- **Short problem**: Which lines in the material below contain the word "materials"? Copy each of them.

- **Dataset records**:

-.-.-

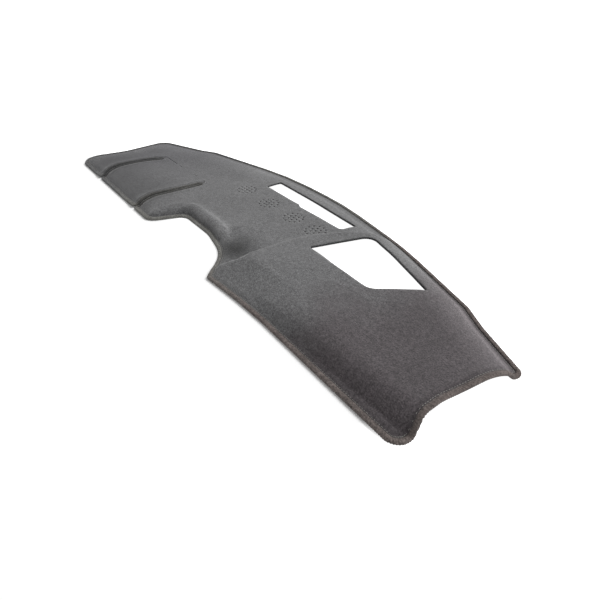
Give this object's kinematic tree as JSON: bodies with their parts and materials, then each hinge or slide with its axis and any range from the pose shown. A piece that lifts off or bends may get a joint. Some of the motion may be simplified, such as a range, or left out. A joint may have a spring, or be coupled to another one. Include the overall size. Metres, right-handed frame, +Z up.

-.-.-

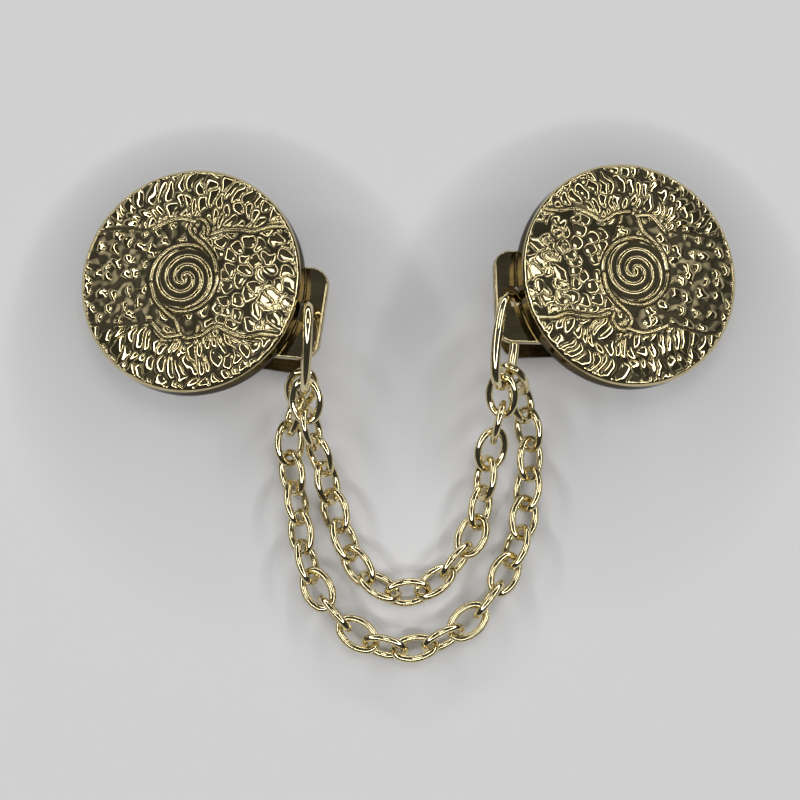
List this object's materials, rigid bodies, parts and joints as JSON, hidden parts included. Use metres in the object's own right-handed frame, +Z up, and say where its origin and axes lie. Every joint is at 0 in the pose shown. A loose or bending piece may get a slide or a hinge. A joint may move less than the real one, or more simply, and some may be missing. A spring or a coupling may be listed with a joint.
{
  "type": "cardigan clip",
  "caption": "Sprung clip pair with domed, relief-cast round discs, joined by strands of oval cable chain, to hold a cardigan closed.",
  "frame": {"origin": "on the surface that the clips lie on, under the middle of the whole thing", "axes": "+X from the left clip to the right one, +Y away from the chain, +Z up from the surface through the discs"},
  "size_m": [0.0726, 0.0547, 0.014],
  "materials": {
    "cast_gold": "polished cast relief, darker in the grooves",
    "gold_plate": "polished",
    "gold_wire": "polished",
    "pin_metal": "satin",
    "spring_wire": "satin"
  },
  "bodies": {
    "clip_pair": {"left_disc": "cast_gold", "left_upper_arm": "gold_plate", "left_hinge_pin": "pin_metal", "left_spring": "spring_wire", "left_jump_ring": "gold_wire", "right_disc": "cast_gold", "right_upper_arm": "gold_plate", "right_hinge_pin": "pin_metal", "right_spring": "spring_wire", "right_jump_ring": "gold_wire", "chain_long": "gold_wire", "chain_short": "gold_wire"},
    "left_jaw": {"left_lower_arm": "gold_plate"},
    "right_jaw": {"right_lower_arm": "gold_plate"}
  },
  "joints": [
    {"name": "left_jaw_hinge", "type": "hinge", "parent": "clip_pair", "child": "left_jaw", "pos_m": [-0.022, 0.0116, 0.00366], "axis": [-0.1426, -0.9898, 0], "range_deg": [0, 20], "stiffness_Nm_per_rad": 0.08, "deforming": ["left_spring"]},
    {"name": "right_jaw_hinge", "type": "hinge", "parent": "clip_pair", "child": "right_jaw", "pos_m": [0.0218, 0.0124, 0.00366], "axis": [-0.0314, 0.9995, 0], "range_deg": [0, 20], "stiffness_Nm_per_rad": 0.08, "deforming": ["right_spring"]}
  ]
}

-.-.-

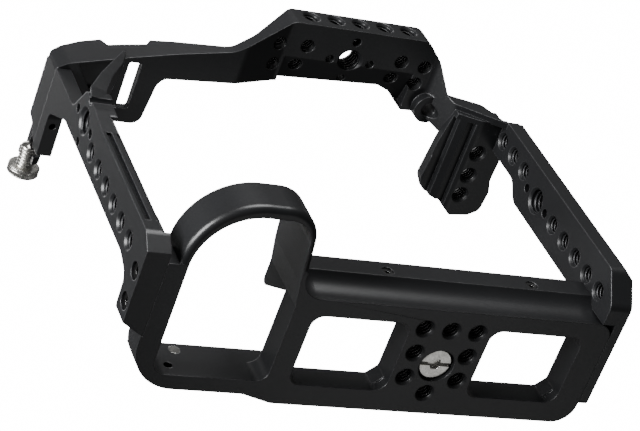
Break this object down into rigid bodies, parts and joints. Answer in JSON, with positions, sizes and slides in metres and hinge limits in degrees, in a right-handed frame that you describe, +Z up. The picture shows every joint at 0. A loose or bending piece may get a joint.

-.-.-

- **Task result**:
Give this object's kinematic tree as JSON: bodies with their parts and materials, then each hinge or slide with its axis and any range from the pose shown. A piece that lifts off or bends may get a joint. Some of the motion may be simplified, such as a range, or left out. A joint may have a spring, or be coupled to another one. Include the overall size. Metres, right-handed frame, +Z up.
List this object's materials, rigid bodies, parts and joints as JSON, hidden parts included. Use metres in the object's own right-handed frame, +Z up, and say where its origin and axes lie. Every joint is at 0 in the pose shown. A loose or bending piece may get a slide or a hinge. A joint may move less than the real one, or more simply, and some may be missing. A spring or a coupling may be listed with a joint.
  "materials": {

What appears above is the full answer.